En outre, l’attaque des bunkers de commandement ne fait sens que dans le cadre d’une attaque préventive. Elle serait sinon inopérante. On entre donc bel et bien dans une stratégie d’emploi, et non plus dans une stratégie de dissuasion. Dans un discours prononcé le 1er juin 2002 devant l’Académie militaire de West Point, le président Bush avait défini comme « États voyous » ceux qui tolèrent, abritent ou soutiennent des groupes terroristes, mais aussi ceux qui détiennent des armes de destruction massive, sont en train de s’en doter ou se préparent à en construire. Contre ces États de l’« Axe du Mal » (l’Irak, l’Iran, et la Corée du Nord, car il ne fallait pas seulement faire apparaître des États musulmans), il n’y a qu’un seul moyen d’empêcher que la menace se matérialise, c’est de déclencher contre ces ennemis potentiels des « actions préventives ».

Certes J. Chirac ne reprend pas à son compte la terminologie américaine des « États voyous ». Il ne parle même pas ouvertement d’« États terroristes » en se contentant d’user d’une périphrase : « Les dirigeants d’États qui auraient recours à des moyens terroristes contre nous, tout comme ceux qui envisageraient d’utiliser, d’une manière ou d’une autre, des armes de destruction massive, doivent comprendre qu’ils s’exposeraient à une réponse ferme et adaptée de notre part ».

Or, dans la réalité des faits, il est impossible de déterminer si un État se trouve vraiment impliqué dans une action terroriste. Les groupes actuellement actifs bénéficient de soutiens matériels et financiers provenant de sources variées : l’Arabie saoudite, le Pakistan, les Émirats, la Jordanie, l’Afghanistan, les Frères musulmans d’Égypte, l’Irak, etc. Qui peut croire qu’on atomiserait toute l’Asie occidentale en représailles à l’explosion d’une pizzeria à Paris ou à Rome ? Lorsque la menace est dépourvue de toute crédibilité, l’effet dissuasif s’évanouit.
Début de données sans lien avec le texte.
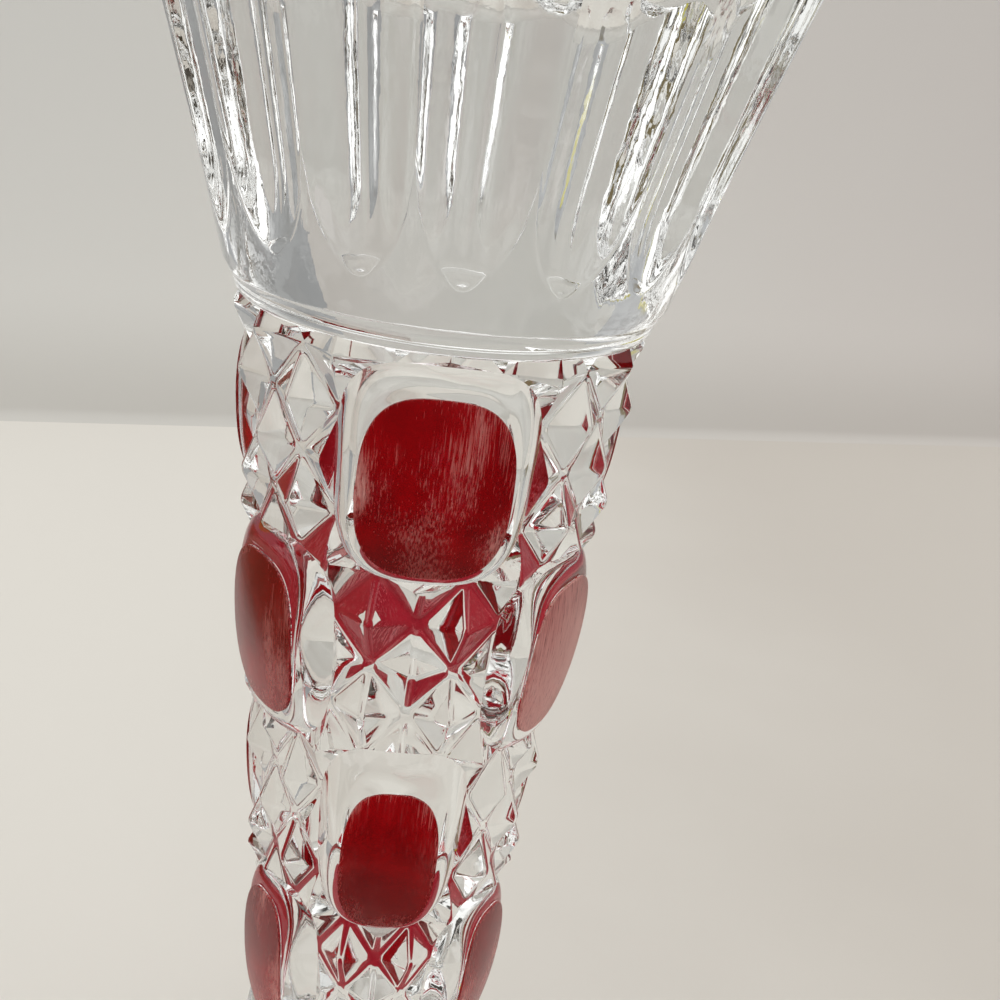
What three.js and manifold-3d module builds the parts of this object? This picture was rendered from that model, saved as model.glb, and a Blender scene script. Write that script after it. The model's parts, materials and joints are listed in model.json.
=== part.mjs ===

Abaissement du seuil nucléaire, retour à des concepts d’emploi et de guerre nucléaire limitée, orientation vers une stratégie de guerre préventive fondée sur de simples soupçons (« ceux quienvisageraient »), sur tous ces points J.Chirac doit lever les équivoques s’il veut maintenir le consensus national sur la dissuasion. D’autant plus que dans le contexte actuel, marqué par un risque réel de prolifération nucléaire, menacer des États non nucléaires de les frapper avec des armes nucléaires est le meilleur moyen de les convaincre qu’ils ont vraiment besoin de s’en doter. En ce sens, on peut considérer le discours de l’Ile Longue comme un discours « proliférateur ».